- _Exercise prompt_:
Transcribe the lines from the start of the data below through the line with "thickness: The blade's", word for word and nothing more.

- _Collected data_:
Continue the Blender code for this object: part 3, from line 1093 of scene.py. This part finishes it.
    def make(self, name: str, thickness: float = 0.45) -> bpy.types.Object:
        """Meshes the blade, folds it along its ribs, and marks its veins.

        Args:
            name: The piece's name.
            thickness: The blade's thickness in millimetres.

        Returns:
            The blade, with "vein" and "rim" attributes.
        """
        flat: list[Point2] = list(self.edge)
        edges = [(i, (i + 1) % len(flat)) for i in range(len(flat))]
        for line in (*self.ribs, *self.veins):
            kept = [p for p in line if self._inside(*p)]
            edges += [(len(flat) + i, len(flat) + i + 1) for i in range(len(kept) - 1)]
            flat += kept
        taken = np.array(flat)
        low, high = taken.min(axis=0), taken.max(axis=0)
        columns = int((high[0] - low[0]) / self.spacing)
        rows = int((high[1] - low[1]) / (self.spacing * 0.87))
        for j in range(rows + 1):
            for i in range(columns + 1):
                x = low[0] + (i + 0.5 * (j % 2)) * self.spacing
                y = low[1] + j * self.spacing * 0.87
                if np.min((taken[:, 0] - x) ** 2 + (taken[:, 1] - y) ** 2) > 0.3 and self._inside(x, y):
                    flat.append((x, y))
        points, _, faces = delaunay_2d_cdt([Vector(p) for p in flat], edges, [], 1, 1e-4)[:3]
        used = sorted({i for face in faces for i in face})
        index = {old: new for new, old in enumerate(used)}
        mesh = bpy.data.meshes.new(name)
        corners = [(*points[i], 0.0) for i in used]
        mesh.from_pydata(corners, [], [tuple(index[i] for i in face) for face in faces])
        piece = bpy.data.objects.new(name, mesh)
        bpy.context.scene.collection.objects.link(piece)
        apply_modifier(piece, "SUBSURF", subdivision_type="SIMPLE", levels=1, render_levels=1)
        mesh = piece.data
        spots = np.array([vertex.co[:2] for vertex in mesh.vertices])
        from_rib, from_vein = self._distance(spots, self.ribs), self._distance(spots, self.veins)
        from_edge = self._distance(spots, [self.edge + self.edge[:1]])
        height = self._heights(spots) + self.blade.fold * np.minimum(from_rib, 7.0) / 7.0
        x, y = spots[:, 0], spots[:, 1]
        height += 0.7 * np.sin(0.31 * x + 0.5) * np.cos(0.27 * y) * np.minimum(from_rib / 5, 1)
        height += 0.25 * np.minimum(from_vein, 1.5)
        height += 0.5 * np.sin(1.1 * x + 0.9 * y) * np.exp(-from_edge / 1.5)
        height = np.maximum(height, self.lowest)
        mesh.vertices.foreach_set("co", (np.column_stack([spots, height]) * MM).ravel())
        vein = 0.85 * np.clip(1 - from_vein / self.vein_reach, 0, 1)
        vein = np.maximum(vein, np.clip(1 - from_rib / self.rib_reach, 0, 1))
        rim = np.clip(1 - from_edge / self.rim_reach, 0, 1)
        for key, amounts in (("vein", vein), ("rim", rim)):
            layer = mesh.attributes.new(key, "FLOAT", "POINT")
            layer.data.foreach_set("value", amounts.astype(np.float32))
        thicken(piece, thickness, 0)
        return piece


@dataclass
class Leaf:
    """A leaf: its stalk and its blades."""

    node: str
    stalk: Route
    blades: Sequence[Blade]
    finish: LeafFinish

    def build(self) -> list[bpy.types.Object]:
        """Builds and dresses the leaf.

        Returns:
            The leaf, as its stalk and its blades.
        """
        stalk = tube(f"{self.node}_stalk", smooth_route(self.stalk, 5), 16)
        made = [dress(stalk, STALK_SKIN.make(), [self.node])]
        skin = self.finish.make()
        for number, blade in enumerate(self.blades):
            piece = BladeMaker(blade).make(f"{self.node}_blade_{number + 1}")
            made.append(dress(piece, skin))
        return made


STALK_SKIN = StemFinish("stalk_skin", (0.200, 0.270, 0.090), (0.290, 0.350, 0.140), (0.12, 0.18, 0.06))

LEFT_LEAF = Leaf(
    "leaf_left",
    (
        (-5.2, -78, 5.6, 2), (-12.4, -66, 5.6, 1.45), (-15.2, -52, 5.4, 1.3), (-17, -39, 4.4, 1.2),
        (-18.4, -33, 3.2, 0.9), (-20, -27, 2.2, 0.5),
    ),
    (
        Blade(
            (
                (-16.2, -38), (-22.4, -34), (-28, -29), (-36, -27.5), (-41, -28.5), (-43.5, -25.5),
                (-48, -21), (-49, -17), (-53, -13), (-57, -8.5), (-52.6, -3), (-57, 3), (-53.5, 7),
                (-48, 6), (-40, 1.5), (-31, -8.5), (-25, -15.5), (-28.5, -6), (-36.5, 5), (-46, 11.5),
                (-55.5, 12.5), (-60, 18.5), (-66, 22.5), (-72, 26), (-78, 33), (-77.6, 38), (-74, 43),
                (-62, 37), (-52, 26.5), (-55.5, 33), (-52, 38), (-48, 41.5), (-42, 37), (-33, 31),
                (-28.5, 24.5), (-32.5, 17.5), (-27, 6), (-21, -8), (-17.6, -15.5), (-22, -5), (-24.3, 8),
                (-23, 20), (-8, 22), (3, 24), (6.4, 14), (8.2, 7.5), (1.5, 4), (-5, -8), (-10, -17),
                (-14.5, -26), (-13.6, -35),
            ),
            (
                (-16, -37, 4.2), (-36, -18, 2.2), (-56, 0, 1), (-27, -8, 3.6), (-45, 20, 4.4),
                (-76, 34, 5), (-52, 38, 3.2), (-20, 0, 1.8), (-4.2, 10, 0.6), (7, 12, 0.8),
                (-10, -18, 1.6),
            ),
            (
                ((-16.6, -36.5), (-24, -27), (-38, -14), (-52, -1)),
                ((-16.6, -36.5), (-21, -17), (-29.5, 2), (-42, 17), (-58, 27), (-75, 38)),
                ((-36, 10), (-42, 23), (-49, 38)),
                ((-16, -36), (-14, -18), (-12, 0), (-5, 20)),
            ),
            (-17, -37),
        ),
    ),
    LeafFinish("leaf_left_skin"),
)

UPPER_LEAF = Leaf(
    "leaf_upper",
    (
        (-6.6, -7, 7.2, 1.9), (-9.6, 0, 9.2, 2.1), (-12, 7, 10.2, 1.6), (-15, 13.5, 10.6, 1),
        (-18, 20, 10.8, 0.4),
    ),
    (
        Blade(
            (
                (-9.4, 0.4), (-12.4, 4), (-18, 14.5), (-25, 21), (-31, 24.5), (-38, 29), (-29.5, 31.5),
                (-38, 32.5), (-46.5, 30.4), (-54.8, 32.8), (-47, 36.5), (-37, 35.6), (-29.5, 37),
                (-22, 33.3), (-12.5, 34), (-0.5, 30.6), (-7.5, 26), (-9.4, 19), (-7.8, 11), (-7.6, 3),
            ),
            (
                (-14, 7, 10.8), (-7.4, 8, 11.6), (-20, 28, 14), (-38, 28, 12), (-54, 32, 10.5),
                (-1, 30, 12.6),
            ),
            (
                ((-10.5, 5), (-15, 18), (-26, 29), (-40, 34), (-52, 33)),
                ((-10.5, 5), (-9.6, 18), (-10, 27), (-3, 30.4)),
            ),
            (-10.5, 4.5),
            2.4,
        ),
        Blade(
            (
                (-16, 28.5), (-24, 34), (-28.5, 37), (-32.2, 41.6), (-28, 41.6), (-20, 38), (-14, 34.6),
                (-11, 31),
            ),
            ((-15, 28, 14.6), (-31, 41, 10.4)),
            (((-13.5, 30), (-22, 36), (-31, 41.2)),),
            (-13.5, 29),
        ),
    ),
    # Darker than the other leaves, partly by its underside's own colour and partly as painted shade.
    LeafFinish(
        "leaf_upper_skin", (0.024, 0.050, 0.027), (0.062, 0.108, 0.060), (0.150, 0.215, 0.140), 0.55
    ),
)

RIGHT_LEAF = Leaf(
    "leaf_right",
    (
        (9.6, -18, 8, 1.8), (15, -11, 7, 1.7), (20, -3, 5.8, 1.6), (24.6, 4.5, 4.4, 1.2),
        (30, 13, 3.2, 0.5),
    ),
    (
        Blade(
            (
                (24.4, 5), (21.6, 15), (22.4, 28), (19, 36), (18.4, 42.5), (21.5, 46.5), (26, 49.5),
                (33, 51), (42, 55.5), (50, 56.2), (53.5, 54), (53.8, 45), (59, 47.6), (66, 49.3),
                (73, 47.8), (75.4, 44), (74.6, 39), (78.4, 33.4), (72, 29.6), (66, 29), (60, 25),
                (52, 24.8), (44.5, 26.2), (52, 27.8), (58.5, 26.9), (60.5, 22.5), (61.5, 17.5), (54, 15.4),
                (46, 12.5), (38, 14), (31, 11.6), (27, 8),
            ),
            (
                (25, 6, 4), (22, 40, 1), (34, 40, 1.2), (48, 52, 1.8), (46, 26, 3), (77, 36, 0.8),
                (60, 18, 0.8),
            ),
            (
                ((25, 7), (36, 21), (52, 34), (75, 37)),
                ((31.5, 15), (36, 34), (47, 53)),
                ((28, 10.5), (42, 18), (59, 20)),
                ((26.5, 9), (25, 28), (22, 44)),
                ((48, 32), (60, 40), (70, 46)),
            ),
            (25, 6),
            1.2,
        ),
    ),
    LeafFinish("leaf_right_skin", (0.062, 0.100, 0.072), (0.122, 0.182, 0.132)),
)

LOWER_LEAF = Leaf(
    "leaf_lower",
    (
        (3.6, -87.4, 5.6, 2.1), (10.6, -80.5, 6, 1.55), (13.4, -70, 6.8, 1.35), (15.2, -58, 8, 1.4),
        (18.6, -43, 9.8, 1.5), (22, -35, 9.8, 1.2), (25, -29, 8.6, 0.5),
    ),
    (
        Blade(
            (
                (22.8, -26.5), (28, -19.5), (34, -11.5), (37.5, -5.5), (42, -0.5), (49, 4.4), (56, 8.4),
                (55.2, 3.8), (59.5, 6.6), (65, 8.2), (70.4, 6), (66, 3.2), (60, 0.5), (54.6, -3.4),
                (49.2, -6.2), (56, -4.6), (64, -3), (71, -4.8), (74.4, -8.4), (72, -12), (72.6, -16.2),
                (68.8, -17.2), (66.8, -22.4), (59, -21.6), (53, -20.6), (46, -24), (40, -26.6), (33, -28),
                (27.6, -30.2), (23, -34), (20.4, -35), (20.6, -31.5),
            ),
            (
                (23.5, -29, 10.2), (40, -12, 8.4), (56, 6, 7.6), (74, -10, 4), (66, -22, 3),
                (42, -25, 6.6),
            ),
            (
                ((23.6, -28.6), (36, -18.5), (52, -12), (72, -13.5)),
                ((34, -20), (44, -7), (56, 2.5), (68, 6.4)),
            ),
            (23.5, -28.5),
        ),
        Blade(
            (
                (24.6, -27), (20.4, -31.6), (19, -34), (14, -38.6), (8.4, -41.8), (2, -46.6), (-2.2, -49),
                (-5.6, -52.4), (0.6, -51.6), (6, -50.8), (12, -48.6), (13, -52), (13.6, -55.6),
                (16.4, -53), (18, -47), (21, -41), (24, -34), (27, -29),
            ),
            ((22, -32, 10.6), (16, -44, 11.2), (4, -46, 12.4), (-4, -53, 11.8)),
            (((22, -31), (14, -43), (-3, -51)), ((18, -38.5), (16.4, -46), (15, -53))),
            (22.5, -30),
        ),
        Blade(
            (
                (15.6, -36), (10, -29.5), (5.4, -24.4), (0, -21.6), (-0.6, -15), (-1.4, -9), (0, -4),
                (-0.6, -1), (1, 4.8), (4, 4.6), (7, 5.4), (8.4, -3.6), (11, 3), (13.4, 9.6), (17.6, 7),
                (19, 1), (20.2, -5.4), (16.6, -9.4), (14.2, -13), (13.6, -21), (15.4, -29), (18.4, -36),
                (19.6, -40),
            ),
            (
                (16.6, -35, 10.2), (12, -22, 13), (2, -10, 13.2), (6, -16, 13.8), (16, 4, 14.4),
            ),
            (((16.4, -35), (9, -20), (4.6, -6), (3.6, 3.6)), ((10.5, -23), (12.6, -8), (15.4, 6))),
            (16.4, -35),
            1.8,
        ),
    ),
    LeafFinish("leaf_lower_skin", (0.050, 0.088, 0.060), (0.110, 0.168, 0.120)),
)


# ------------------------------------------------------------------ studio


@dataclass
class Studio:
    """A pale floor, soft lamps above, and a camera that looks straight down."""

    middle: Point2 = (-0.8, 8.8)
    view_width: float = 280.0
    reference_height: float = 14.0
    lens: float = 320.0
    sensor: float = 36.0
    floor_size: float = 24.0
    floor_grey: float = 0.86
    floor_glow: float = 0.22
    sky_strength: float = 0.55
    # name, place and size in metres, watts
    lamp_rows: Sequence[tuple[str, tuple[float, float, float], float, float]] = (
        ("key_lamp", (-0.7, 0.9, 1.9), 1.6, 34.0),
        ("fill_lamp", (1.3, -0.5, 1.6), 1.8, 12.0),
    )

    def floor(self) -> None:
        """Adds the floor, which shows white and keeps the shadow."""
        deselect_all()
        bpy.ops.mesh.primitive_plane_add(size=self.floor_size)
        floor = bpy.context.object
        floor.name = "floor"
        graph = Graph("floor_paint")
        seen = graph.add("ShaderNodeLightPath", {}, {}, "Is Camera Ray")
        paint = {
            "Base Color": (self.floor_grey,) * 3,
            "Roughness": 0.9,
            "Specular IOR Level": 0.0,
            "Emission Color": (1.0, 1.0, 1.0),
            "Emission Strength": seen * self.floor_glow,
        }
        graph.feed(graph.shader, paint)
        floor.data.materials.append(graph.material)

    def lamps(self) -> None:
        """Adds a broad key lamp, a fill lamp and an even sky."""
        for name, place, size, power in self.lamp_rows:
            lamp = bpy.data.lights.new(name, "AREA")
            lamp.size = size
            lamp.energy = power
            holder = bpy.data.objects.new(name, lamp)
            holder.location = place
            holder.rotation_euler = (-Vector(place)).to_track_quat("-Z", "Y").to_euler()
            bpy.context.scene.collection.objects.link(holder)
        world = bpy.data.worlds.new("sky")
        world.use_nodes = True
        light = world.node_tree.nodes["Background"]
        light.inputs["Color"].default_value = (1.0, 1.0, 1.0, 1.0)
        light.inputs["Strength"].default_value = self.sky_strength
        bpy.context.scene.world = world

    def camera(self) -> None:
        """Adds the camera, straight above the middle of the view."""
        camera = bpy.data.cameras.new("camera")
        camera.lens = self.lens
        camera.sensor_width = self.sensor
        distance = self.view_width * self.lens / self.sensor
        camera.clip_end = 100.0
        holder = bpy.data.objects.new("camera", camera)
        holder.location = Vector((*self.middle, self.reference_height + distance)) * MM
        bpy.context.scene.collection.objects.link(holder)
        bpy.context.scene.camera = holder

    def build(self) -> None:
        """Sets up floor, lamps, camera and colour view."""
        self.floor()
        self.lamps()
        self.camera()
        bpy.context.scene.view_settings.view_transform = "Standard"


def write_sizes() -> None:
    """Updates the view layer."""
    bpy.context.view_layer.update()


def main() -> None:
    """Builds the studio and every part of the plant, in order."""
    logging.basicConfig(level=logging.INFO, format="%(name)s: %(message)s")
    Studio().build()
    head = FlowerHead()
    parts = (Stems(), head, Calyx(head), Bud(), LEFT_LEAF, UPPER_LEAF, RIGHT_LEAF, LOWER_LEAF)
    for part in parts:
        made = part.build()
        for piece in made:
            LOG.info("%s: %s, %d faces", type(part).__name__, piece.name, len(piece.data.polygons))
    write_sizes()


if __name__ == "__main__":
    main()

- _Problem solution_:
Continue the Blender code for this object: part 3, from line 1093 of scene.py. This part finishes it.
    def make(self, name: str, thickness: float = 0.45) -> bpy.types.Object:
        """Meshes the blade, folds it along its ribs, and marks its veins.

        Args:
            name: The piece's name.
            thickness: The blade's thickness in millimetres.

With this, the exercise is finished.